## SET PROBLEM
Copy out all the data, word for word.

## PROVIDED MATERIAL

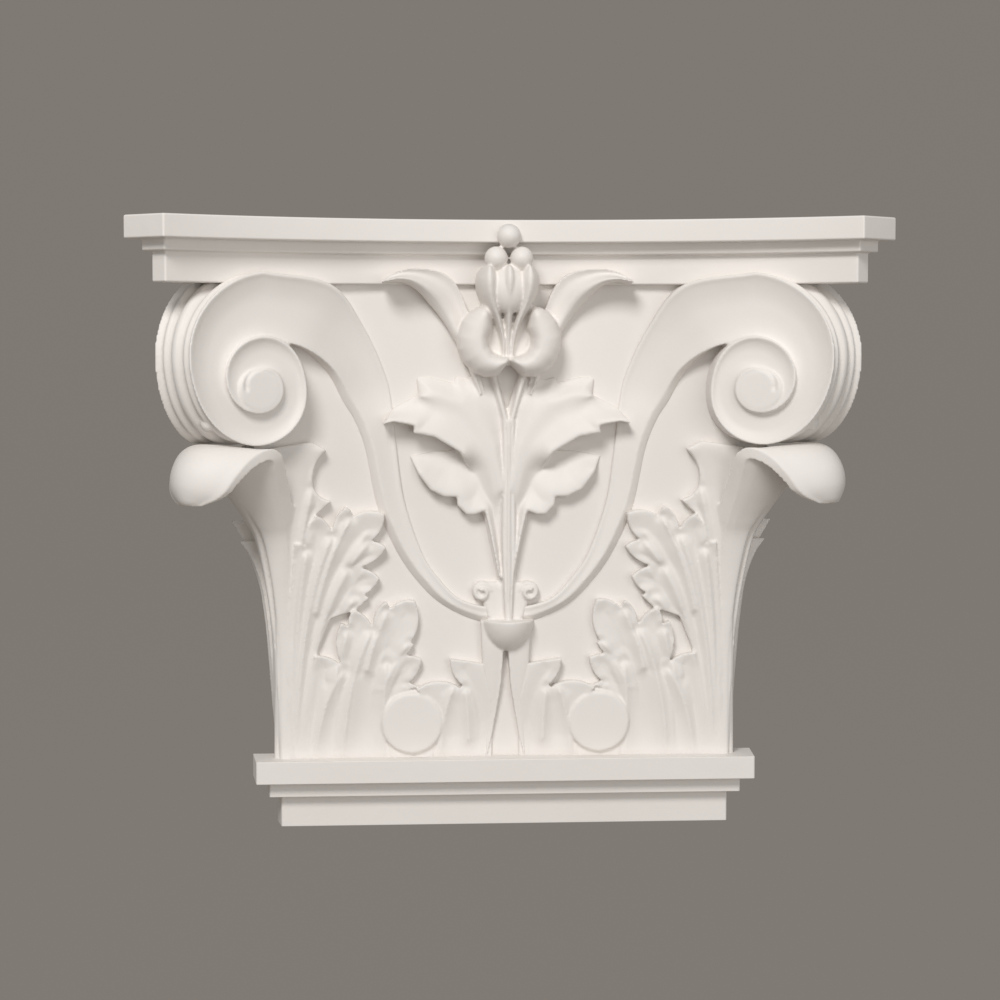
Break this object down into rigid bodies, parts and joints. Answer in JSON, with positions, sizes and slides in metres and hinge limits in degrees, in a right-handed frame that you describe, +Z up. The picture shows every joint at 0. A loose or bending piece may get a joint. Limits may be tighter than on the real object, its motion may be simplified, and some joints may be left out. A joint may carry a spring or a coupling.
{
  "type": "pilaster capital",
  "caption": "Corinthian pilaster capital with corner volutes, acanthus leaves, a central flower, a hollow-sided abacus and a flat back.",
  "frame": {"origin": "centre of the flat back, on the wall plane, half way up", "axes": "+X along the wall to the viewer's right, +Y into the wall, +Z up"},
  "size_m": [0.3616, 0.0858, 0.2956],
  "materials": {
    "primed_white": "matte white primer"
  },
  "bodies": {
    "root": {"capital": "primed_white"}
  },
  "joints": []
}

## WORKED ANSWER
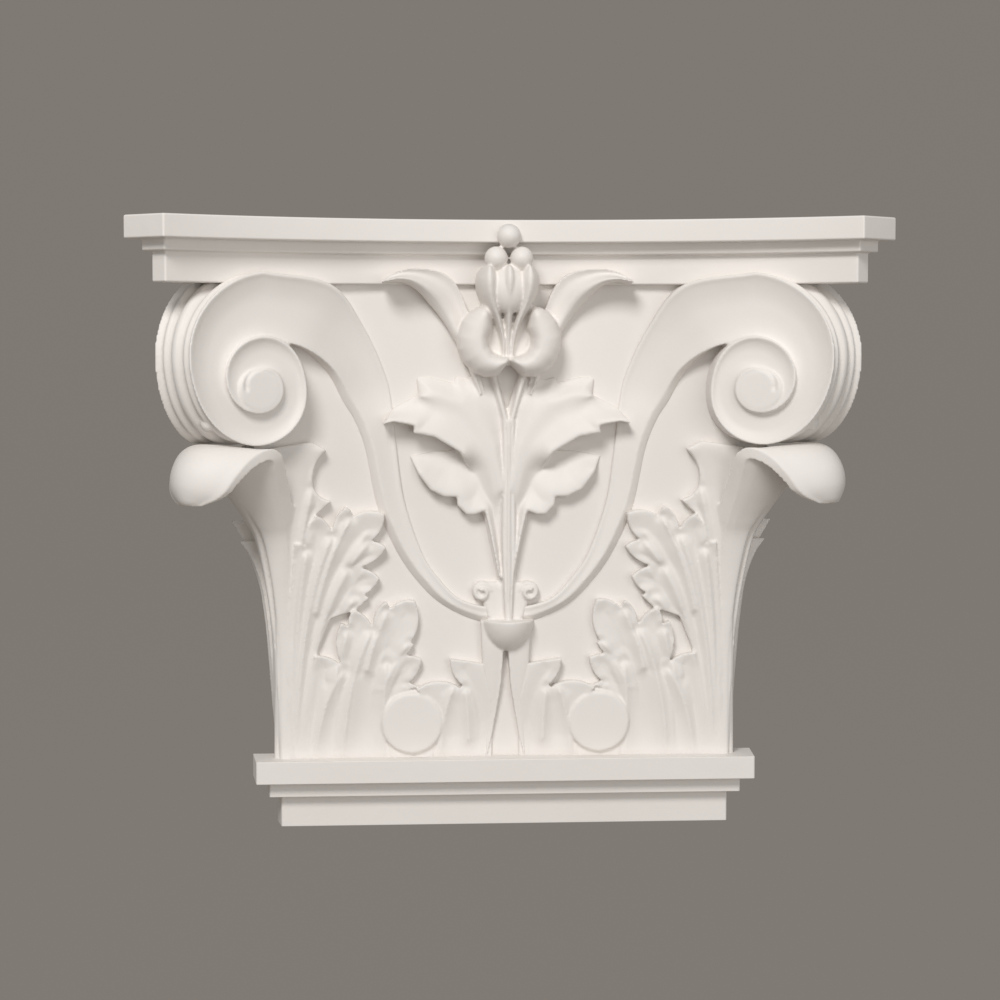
Break this object down into rigid bodies, parts and joints. Answer in JSON, with positions, sizes and slides in metres and hinge limits in degrees, in a right-handed frame that you describe, +Z up. The picture shows every joint at 0. A loose or bending piece may get a joint. Limits may be tighter than on the real object, its motion may be simplified, and some joints may be left out. A joint may carry a spring or a coupling.
{
  "type": "pilaster capital",
  "caption": "Corinthian pilaster capital with corner volutes, acanthus leaves, a central flower, a hollow-sided abacus and a flat back.",
  "frame": {"origin": "centre of the flat back, on the wall plane, half way up", "axes": "+X along the wall to the viewer's right, +Y into the wall, +Z up"},
  "size_m": [0.3616, 0.0858, 0.2956],
  "materials": {
    "primed_white": "matte white primer"
  },
  "bodies": {
    "root": {"capital": "primed_white"}
  },
  "joints": []
}